Writing workshops were a constant from this point on. My peer-reviewed papers came back to me with little to no comments and sometimes an added comma where it was definitely not needed. We were never taught to evaluate each other’s ideas, only grammar and conventions, but for a book nerd like me, elementary conventions were a snap. Sometimes we were graded by the number of marks we made on each other’s papers so I knew my classmates were only marking mine for the grade. What I learned from writer’s workshop was I had “good word choice”, excellent punctuation skills and poor spelling (I didn’t really learn this, it was duly noted). In a nutshell, I hated writer’s workshops.

 

Now in my senior year of college I am still workshopping, but things are different now. Like a lot of things, college changed my perspective on workshops.
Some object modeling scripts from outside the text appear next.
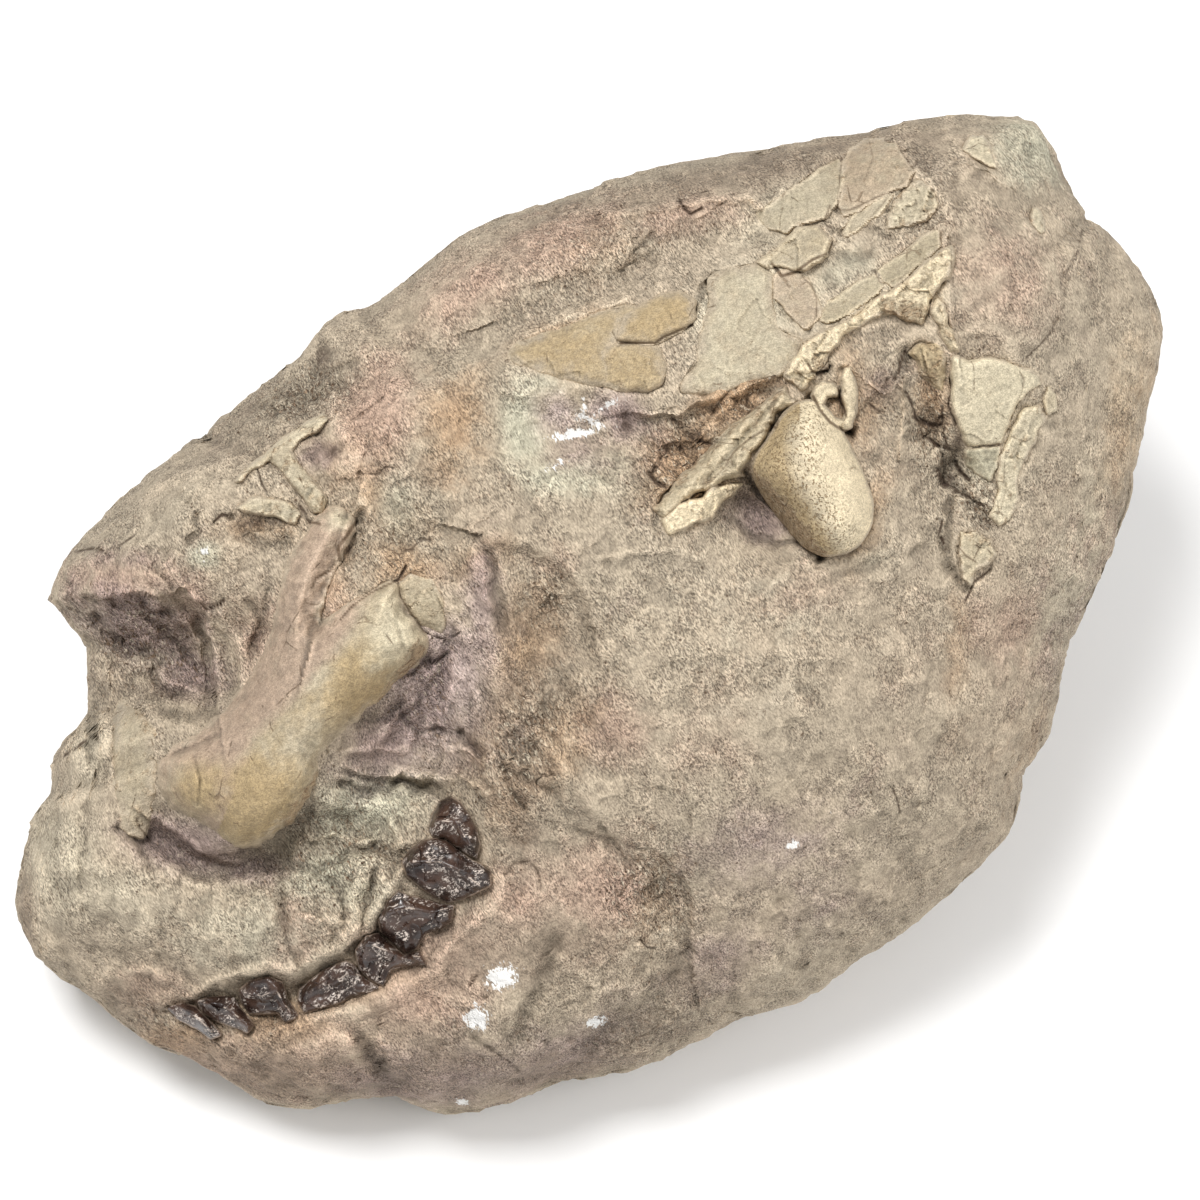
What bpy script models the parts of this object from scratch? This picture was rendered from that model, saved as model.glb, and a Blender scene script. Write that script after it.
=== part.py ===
"""Fossil oreodont skull, lying on its side in a nodule of its rock.

The nodule is one stone with a flat foot. Its upper side is carved back to the skull, so that the cheek
bone, the teeth, the broken bones of the skull roof, the ear region and the back of the skull stand in
pockets of the stone, each as its own solid.

The exposed side is laid out like a drawing: s runs right and t runs up in the plane of that side, both
in millimetres, and n is the height towards whoever looks at it. The plane is tilted, and its lines of
sight meet at an eye point straight in front of it; place() turns (s, t, n) into the object's frame.
"""

import math

import bmesh
import bpy
import numpy as np
from mathutils import Vector, noise

MM = 0.001

# The drawing plane: how it stands over the foot, and how far off its eye point is.
TURN = math.radians(-30)
TILT = math.radians(60)
EYE_DISTANCE = 600.0
CENTRE = Vector((1.1, 2.2, 62.0))

# The nodule: its rise in front of the plane and behind it, and how square its section is.
FRONT_RISE = 50.0
BACK_RISE = 74.0
FRONT_SQUARENESS = 2.4
BACK_SQUARENESS = 2.0
SPHERE_CUTS = 13
LUMP_HEIGHT = 1.6
LUMP_LENGTH = 24.0

# Bones and teeth: the clearance round them and under them, and how deep they are set.
GAP = 0.35
FLOOR_GAP = 0.8
POCKET_ABOVE = 16.0
SINK = 3.0
LOWEST_FLOOR = 2.5

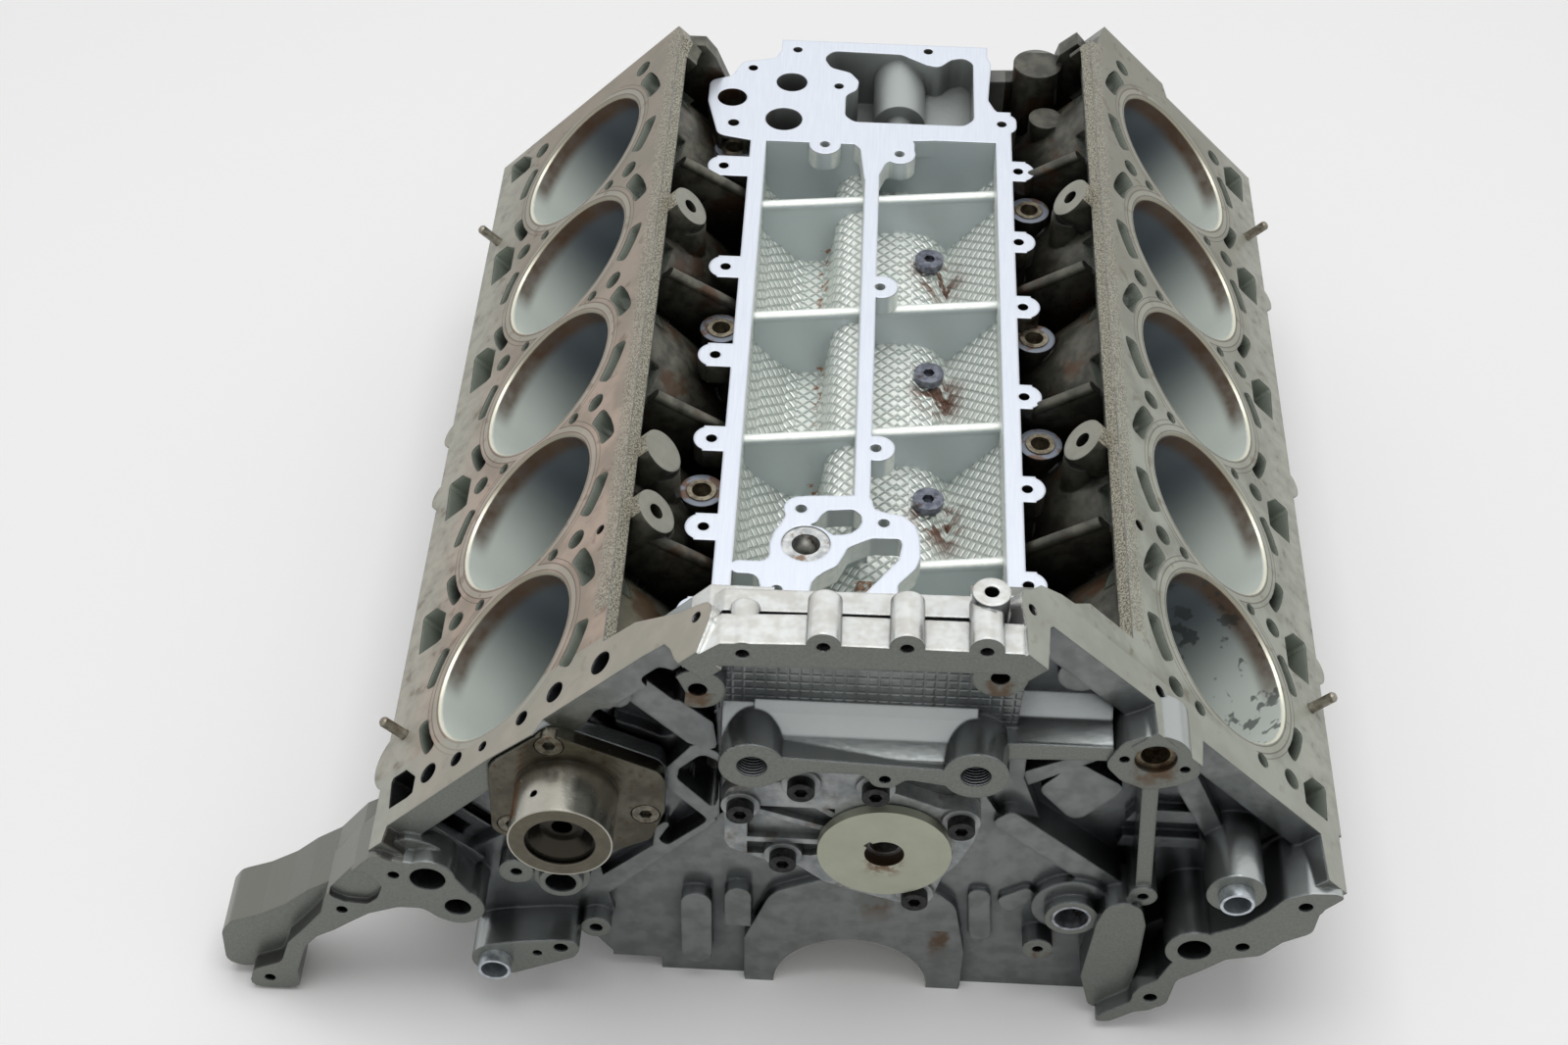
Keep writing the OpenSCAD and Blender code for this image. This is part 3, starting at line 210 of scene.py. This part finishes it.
CHAMBER, REAR_WALL, REAR_FACE = 362, 436, 445.5     # where each of them starts along the block
BEARING, BEARING_TOP = 36.2, 40         # radius and height of the main bearing seats
ON_PLANE, SQUARE = 0.35, 0.98           # how near a milled plane, and how square to it, its face is
CAST_EDGE = 0.4                         # how far below a milled face the cast wall starts

cast = Finish("block_cast_aluminium")
x, y, z, nx, ny, nz = cast.x, cast.y, cast.z, cast.nx, cast.ny, cast.nz
side, across = x.maths("SIGN"), x.size()
up_bore, outward = (across + z) * LEAN, (across - z) * LEAN
facing_deck, facing_valley = (side * nx + nz) * LEAN, (nz - side * nx) * LEAN
right_bank = x > 0

# Place along the bank, counted in bores, and distance from the axis of the nearest cylinder
steps = (y - right_bank * OFFSET) / PITCH
from_bore = steps.off_whole() * PITCH
radius = outward.far(from_bore)
in_bank = steps.between(-0.5, BORES - 0.5)

# Grain of several sizes, the long scratches of a cutter, and how deep in a hollow a place lies, which
# sets both oily dirt and painted shade
fine, lumps = cast.grain(0.9, 1.0), cast.grain(3.5, 2.0)
streak, blotch = cast.grain(9, 2.0), cast.grain(26, 3.0)
scratch = cast.grain(1.2, 1.0, (1.0, 0.06, 1.0))
dirt_and_shade = cast.hollow(24)

# Milled decks, honed bores and their chamfered mouths, coolant and oil pockets in the decks
deck = up_bore.near(DECK, ON_PLANE) * (facing_deck > SQUARE)
bore = (radius < BORE + 0.6) * (up_bore > BORE_FOOT) * in_bank * (1 - deck)
mouth = radius.between(BORE + 0.02, BORE + MOUTH_WIDTH) * (up_bore > DECK - MOUTH_DEPTH)
mouth = mouth * in_bank * (1 - deck)
pocket = up_bore.between(DECK - POCKET_DEPTH, DECK - CAST_EDGE) * (radius > BORE + 3)
pocket = pocket * (radius < JACKET).most(outward > 0) * (outward.size() < BANK_HALF)
pocket = pocket * y.between(CASE_END, REAR_WALL)

# Milled rail, the gallery's channels under it, the chamber behind them and the troughs beside them
rail = z.near(RAIL, ON_PLANE) * (nz > SQUARE) * (across < 100)
below_rail = z < RAIL - CAST_EDGE
gallery = (across < GALLERY_HALF) * (z > GALLERY_FLOOR) * below_rail
gallery = gallery * y.between(CASE_END - 1, CHAMBER)
chamber = (across < CHAMBER_HALF) * (z > CHAMBER_FLOOR) * below_rail
chamber = chamber * y.between(CHAMBER, REAR_WALL + 4)
trough = (across > RAIL_HALF - 1.5) * (z > TROUGH_FLOOR) * (up_bore < DECK - 0.6) * (outward < -40)
trough = trough * y.between(CASE_END, REAR_WALL)
lip = trough * (up_bore > DECK - 7.2) * (outward < -BANK_HALF)
boss_face = outward.near(BOSS_FACE, ON_PLANE) * (facing_valley > SQUARE)
socket_face = z.near(SOCKET_FACE, ON_PLANE) * (nz > SQUARE) * trough

# Chain end with its milled cover face, main bearing seats, joint with the lower half, rear face
front = (y < CASE_END) * (1 - deck) * (1 - bore)
milled = front * (ny < -SQUARE) * (y < CASE_FACE)
bearing = (x.far(z) < BEARING) * (z < BEARING_TOP)
joint = (nz < -SQUARE) * (z < 0.3)
rear = (ny > SQUARE) * (y > REAR_FACE)


def pad(across_pad, along_pad, pitch):
    """Raised squares: the lower of two folded ramps, flattened on top."""
    ramps = []
    for course in (across_pad / pitch, along_pad / pitch):
        part = course.maths("FRACT")
        ramps.append(part.least(1 - part))
    return ramps[0].least(ramps[1]).rise(0.0, 0.24)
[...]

I liked the way they were done in my creative writing classes and now we are doing them in my special methods class. There are a few different ways to do them I’ve learned, and all of them are far more beneficial than the method I was trained to use in school. I still get nervous my paper is going to come back to me with added adjectives and no useful ideas but that has yet to happen.

Corrections

As a teacher, I need to conduct writer’s workshop in an encouraging, constructive way. I understand some students will always be scared to let others read their thoughts and I will be sensitive to this situation. I will also encourage them to be honest and help each other. My students will work to give positive, useful feedback – no simple underlining Miss Johnson’s class!

 

This is another way I will take my learning experiences and implement them in my classroom to benefit my students.